Foto (C) Leif Spangberg
Straßenbahn in der Premetro-Station Kliebergasse

Insgesamt wurden drei Premetro-Strecken gebaut, von denen zwei in der Zwischenzeit auf Voll-U-Bahn umgebaut wurden: der Tunnel unter der so genannten Zweierlinie, der Tunnel am südlichen Gürtel und die Schnellstraßenbahn 64 nach Siebenhirten. Weitere Schnellstraßenbahnlinien sind geplant, haben aber, besonders wegen der übermächtigen Autofahrerlobby, nur geringe Chancen auf Umsetzung.

Die Zweierlinie

Die Straße, die die Grenze des ersten Bezirkes in Wien bildet, wurde zur selben Zeit gebaut wie die parallel dazu verlaufende Ringstraße (ca. 1865), um den Güterverkehr von dem nobleren Boulevard fernzuhalten, sie wurde daher auch als Lastenstraße bezeichnet.
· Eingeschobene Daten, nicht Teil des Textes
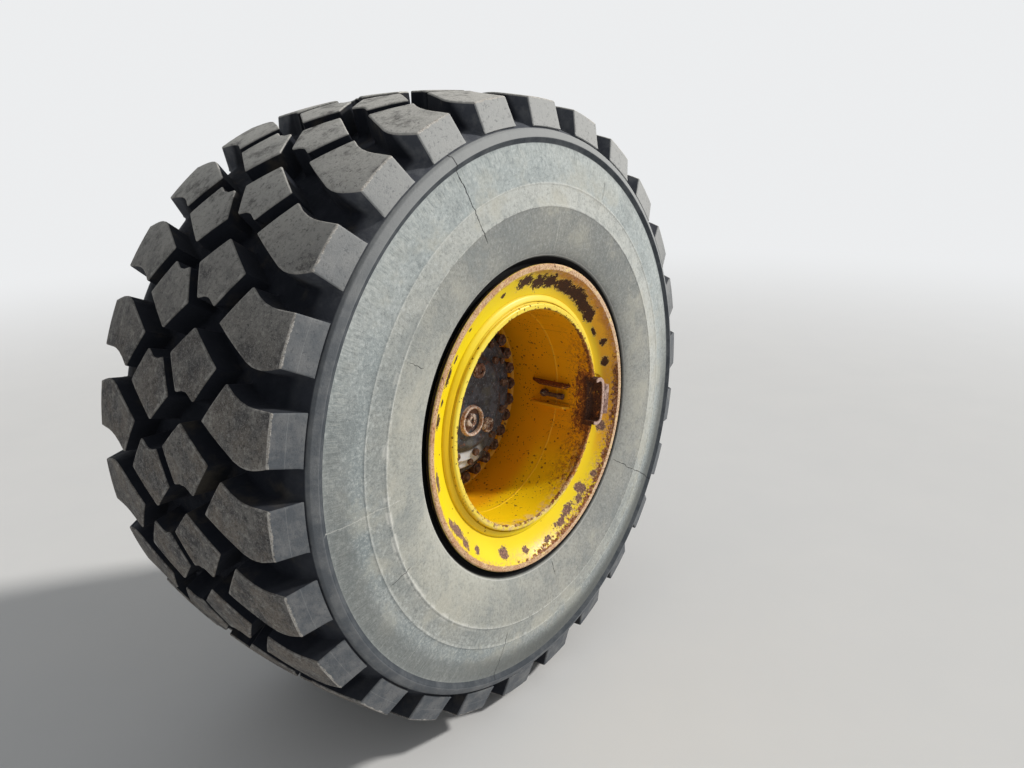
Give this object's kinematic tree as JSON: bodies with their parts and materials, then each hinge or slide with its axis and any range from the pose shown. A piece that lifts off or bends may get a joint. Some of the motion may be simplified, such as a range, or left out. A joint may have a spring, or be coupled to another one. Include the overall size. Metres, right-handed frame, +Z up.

Die entlang dieser Straße verlaufenden Straßenbahnlinien trugen alle den Index '2' in der Linienbezeichnung, weswegen sich bald der Ausdruck "Zweierlinie" einbürgerte.

Die Straßenbahn- (und in weiterer Folge U-Bahn-)planung an der Zweierlinie ist ein Musterbeispiel für die Konzeptlosigkeit der Wiener Verkehrsplanung; sie kann in Retrospektive als vollends gescheitertes Projekt betrachtet werden.

Erste Planungen in den 50er Jahren gingen noch davon aus, den Autoverkehr in Tunnels zu verlegen, aus unerfindlichen Gründen wurde aber schließlich die Straßenbahn nach unten verlegt. Die öfters zitierte "Beschleunigung" der Straßenbahn kann die Ursache nicht gewesen sein, da diese auf der gesamten später untertunnelten Strecke einen eigenen Gleiskörper hatte. Im Gegenteil, durch die längeren Zugangswege zu den Zügen verlängerte sich für die meisten Fahrgäste die Fahrzeit!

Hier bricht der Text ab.